WORKING DATA ▸
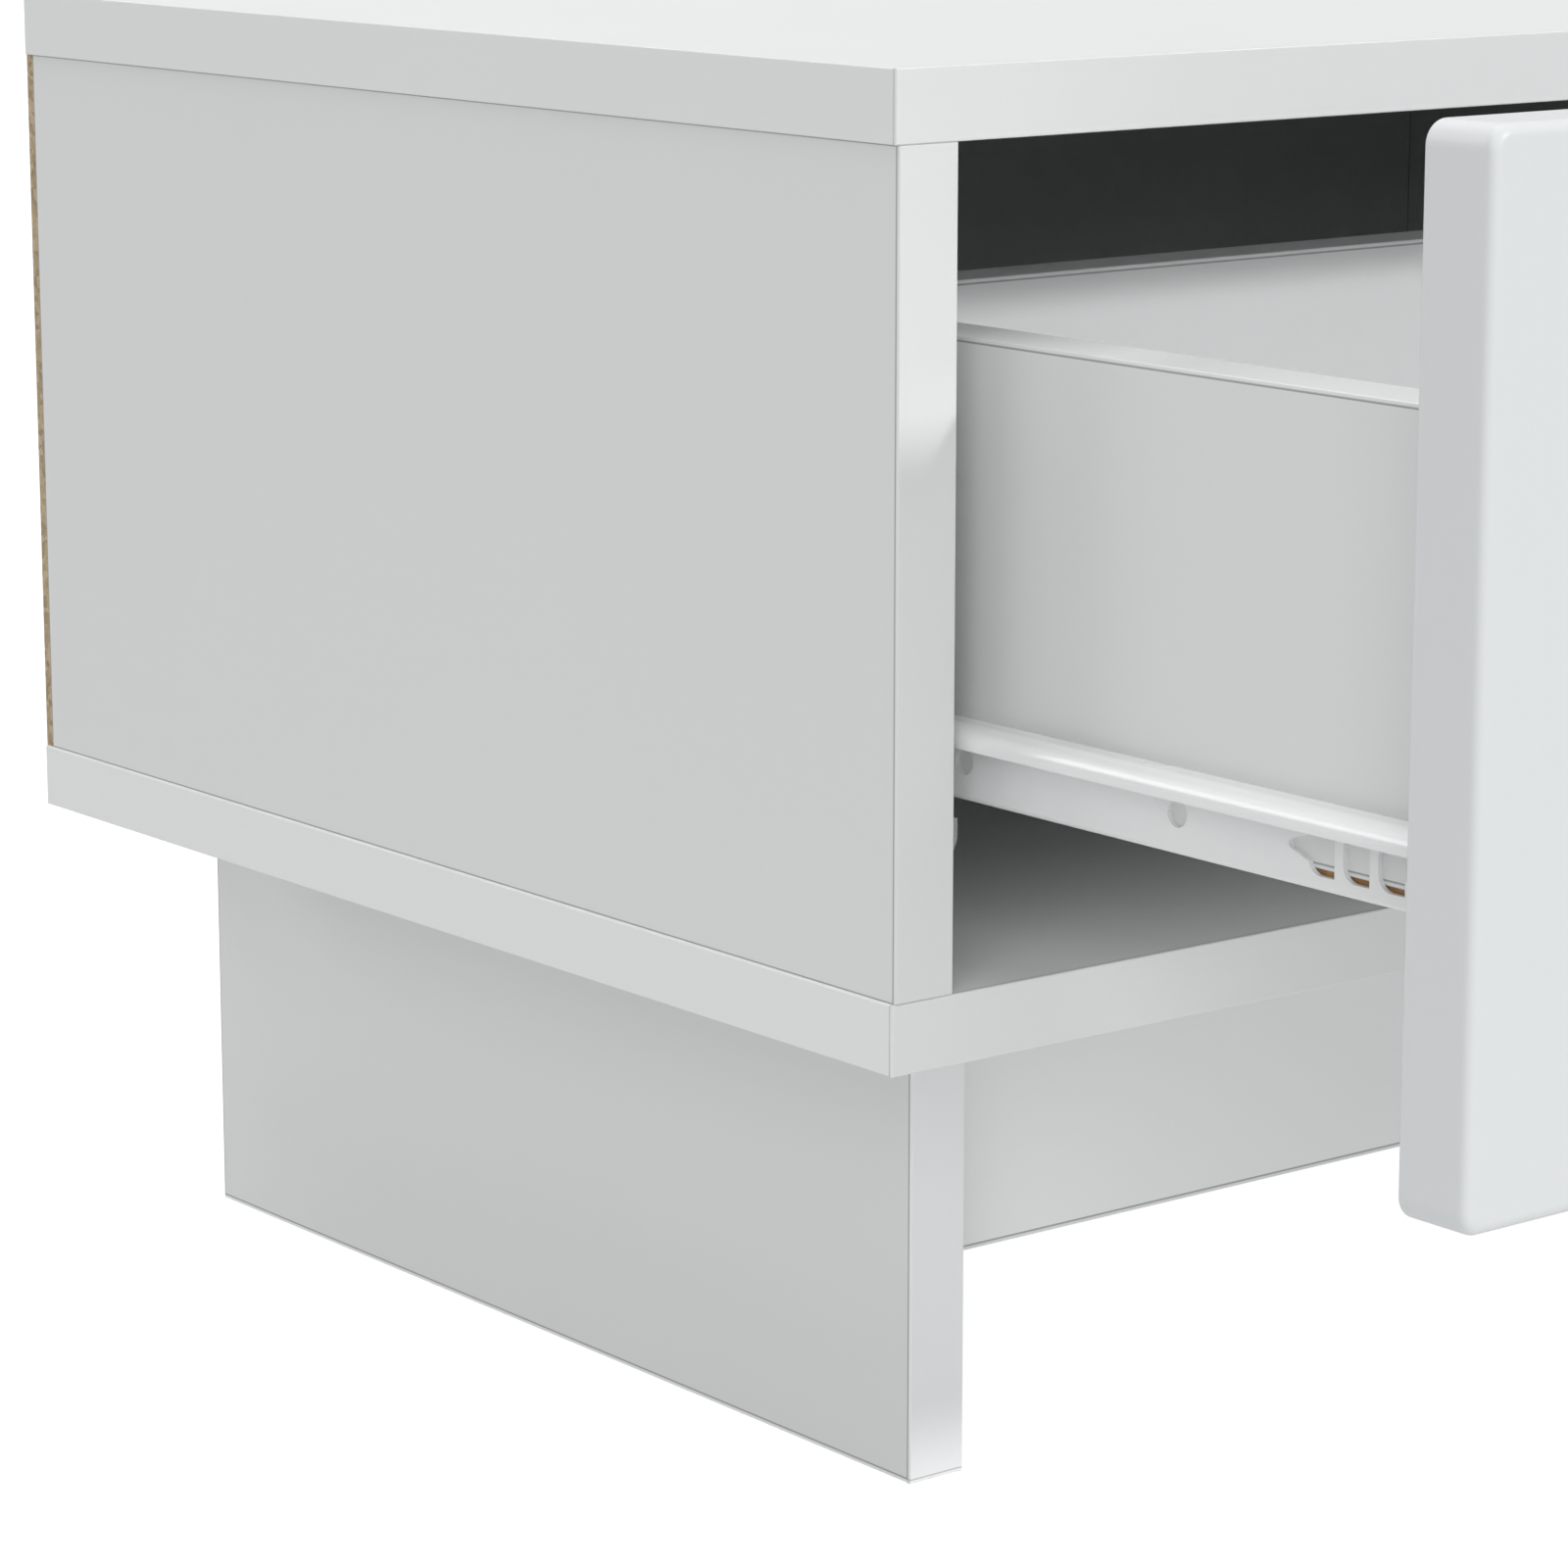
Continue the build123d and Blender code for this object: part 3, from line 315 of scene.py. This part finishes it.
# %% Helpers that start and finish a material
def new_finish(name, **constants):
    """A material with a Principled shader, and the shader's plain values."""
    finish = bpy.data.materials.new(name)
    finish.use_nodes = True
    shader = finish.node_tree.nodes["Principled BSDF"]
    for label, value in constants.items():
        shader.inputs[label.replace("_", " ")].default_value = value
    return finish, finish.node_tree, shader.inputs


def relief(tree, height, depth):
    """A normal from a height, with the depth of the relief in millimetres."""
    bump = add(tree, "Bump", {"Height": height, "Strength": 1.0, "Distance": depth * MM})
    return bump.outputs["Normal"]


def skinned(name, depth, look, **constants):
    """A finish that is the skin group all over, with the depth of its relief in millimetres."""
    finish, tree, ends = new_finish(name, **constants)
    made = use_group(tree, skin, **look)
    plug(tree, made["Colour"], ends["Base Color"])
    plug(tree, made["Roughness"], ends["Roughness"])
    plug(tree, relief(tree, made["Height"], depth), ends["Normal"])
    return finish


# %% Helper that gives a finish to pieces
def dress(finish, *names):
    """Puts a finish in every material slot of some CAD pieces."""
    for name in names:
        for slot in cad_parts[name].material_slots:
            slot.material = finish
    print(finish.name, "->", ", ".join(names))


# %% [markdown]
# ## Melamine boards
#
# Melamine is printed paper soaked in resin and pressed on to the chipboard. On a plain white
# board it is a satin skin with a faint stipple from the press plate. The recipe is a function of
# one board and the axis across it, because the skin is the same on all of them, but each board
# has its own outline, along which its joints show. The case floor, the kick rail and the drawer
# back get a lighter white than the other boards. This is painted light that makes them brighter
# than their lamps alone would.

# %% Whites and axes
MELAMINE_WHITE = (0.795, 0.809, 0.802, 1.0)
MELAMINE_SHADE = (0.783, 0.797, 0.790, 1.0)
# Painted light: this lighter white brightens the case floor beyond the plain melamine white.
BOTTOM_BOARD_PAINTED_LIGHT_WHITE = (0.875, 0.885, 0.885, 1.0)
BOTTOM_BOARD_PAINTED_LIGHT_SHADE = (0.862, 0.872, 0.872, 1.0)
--
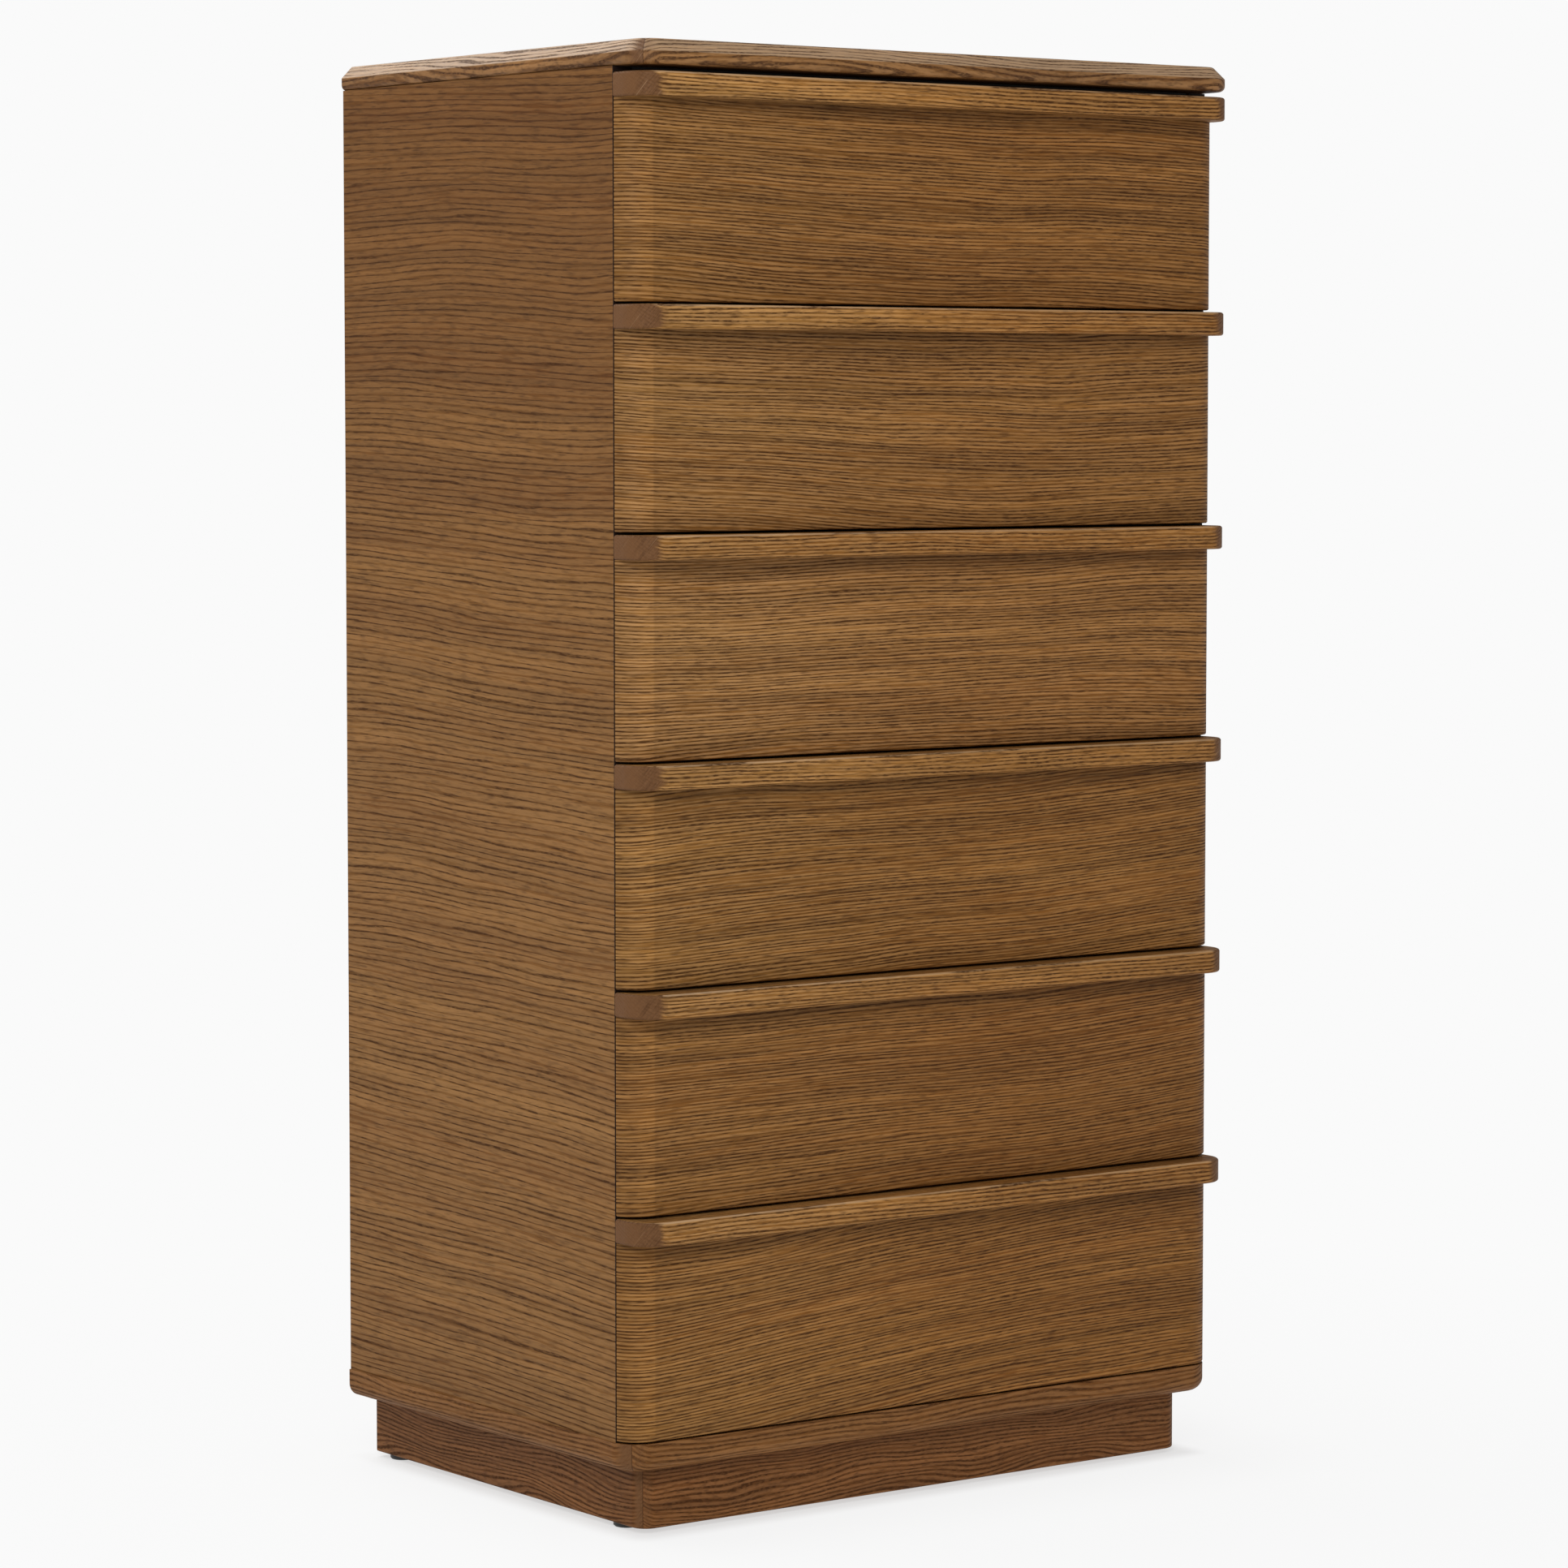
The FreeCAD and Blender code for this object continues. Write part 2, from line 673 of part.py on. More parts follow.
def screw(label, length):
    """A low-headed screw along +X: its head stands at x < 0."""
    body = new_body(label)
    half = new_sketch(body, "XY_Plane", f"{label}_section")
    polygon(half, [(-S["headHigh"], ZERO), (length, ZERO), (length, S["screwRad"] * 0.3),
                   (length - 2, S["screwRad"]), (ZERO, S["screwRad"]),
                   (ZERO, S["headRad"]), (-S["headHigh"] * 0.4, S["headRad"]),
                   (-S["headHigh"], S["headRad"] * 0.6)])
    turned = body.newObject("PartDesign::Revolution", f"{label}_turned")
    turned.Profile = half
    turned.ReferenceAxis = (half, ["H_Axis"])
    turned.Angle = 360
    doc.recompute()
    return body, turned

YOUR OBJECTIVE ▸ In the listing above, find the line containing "Continue the build123d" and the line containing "for name in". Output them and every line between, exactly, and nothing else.

RESPONSE TO THIS EXERCISE ▸
Continue the build123d and Blender code for this object: part 3, from line 315 of scene.py. This part finishes it.
# %% Helpers that start and finish a material
def new_finish(name, **constants):
    """A material with a Principled shader, and the shader's plain values."""
    finish = bpy.data.materials.new(name)
    finish.use_nodes = True
    shader = finish.node_tree.nodes["Principled BSDF"]
    for label, value in constants.items():
        shader.inputs[label.replace("_", " ")].default_value = value
    return finish, finish.node_tree, shader.inputs


def relief(tree, height, depth):
    """A normal from a height, with the depth of the relief in millimetres."""
    bump = add(tree, "Bump", {"Height": height, "Strength": 1.0, "Distance": depth * MM})
    return bump.outputs["Normal"]


def skinned(name, depth, look, **constants):
    """A finish that is the skin group all over, with the depth of its relief in millimetres."""
    finish, tree, ends = new_finish(name, **constants)
    made = use_group(tree, skin, **look)
    plug(tree, made["Colour"], ends["Base Color"])
    plug(tree, made["Roughness"], ends["Roughness"])
    plug(tree, relief(tree, made["Height"], depth), ends["Normal"])
    return finish


# %% Helper that gives a finish to pieces
def dress(finish, *names):
    """Puts a finish in every material slot of some CAD pieces."""
    for name in names:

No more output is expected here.